— Short task —
The lines below are to be quoted exactly, from the first through the one that contains "const weldThickness = 1;".

— Source material —
⁂
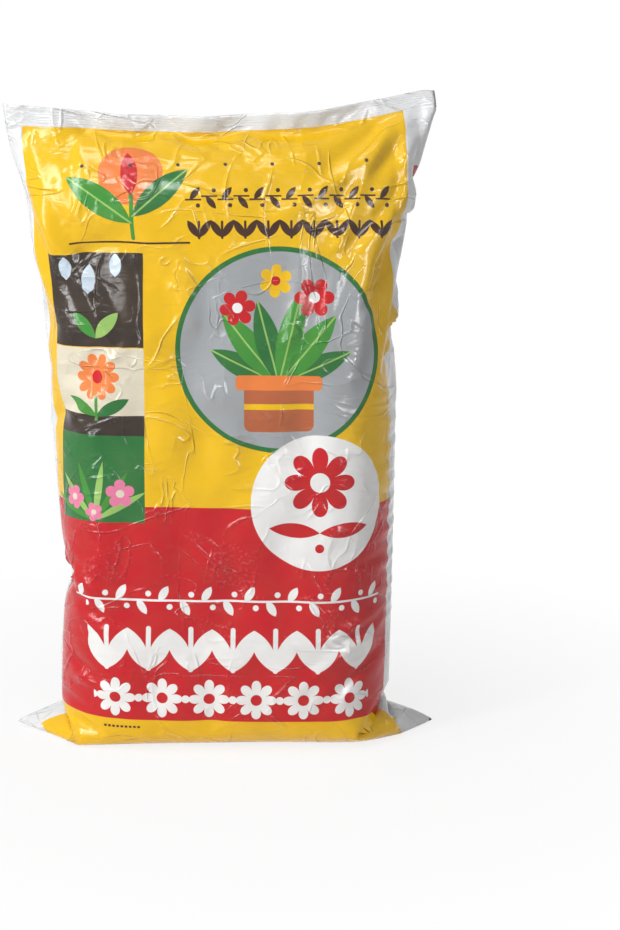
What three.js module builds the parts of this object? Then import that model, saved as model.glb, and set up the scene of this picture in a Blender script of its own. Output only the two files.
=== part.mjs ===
// A full 50 litre sack of growing medium, standing on its base. It is one tube of polyethylene film,
// welded flat across its two ends and packed with compost. Film and fill are one solid, because the
// sack is sealed. Millimetres, +Z up, the front faces -Y, and the origin is the middle of the base.
//
// Film bends but hardly stretches, so its ears, gathers and folds follow from its cut size. The tube
// starts flat, the compost presses it outwards, and the film is relaxed until it comes to rest.
import * as THREE from "three";

// The film tube as it is cut.
const flatWidth = 530; // laid flat, from crease to crease
const weldToWeld = 870; // film between the bottom weld and the top weld
const topFin = 22; // film left standing above the top weld
const weldThickness = 1; // both layers of film in a weld, with its ribs

// The packed fill, which stacking has pressed flat and which has slumped towards the foot.
const footDepth = 205; // front to back
const shoulderDepth = 160; // front to back, just under the head
const footHeight = 100;
const shoulderHeight = 600;
const fillHeight = 420; // the compost presses on the film up to here, beside the mound
const fillSlope = 0.1; // rise of that height to the right
const moundHeight = 120; // rise of that height at the middle
const moundHalfWidth = 200;
const pressureFade = 0.5; // exponent of the pressure's fade towards that height
const headPressure = 0.1; // at the middle of the head, as a share of the pressure at the base
const headHalfWidth = 240; // where the head's pressure has gone
const lumps = 3; // how far the compost stands out from a flat face, and in
const lumpLength = 55; // of the shortest lumps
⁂
— Answer in full —
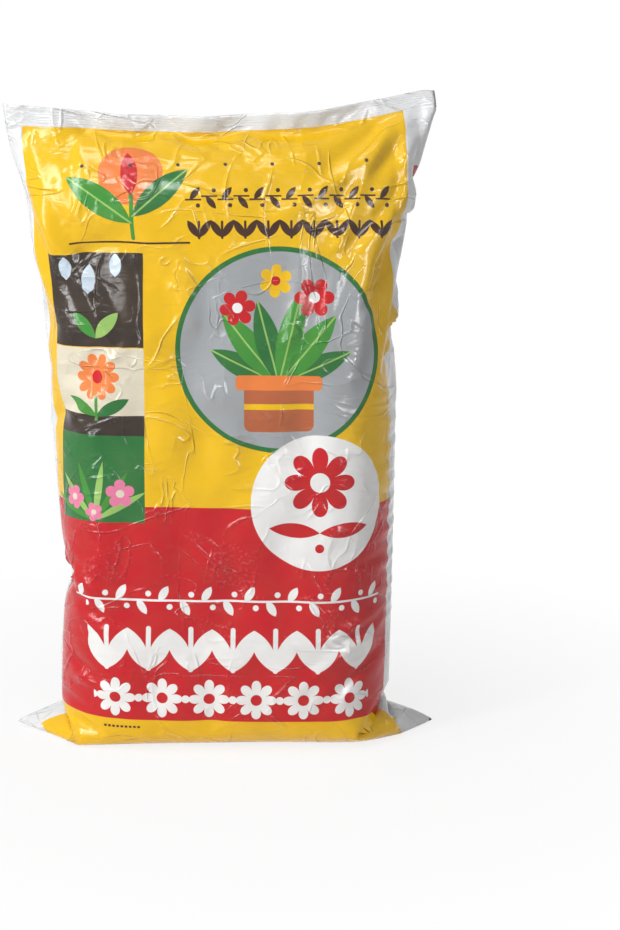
What three.js module builds the parts of this object? Then import that model, saved as model.glb, and set up the scene of this picture in a Blender script of its own. Output only the two files.
=== part.mjs ===
// A full 50 litre sack of growing medium, standing on its base. It is one tube of polyethylene film,
// welded flat across its two ends and packed with compost. Film and fill are one solid, because the
// sack is sealed. Millimetres, +Z up, the front faces -Y, and the origin is the middle of the base.
//
// Film bends but hardly stretches, so its ears, gathers and folds follow from its cut size. The tube
// starts flat, the compost presses it outwards, and the film is relaxed until it comes to rest.
import * as THREE from "three";

// The film tube as it is cut.
const flatWidth = 530; // laid flat, from crease to crease
const weldToWeld = 870; // film between the bottom weld and the top weld
const topFin = 22; // film left standing above the top weld
const weldThickness = 1; // both layers of film in a weld, with its ribs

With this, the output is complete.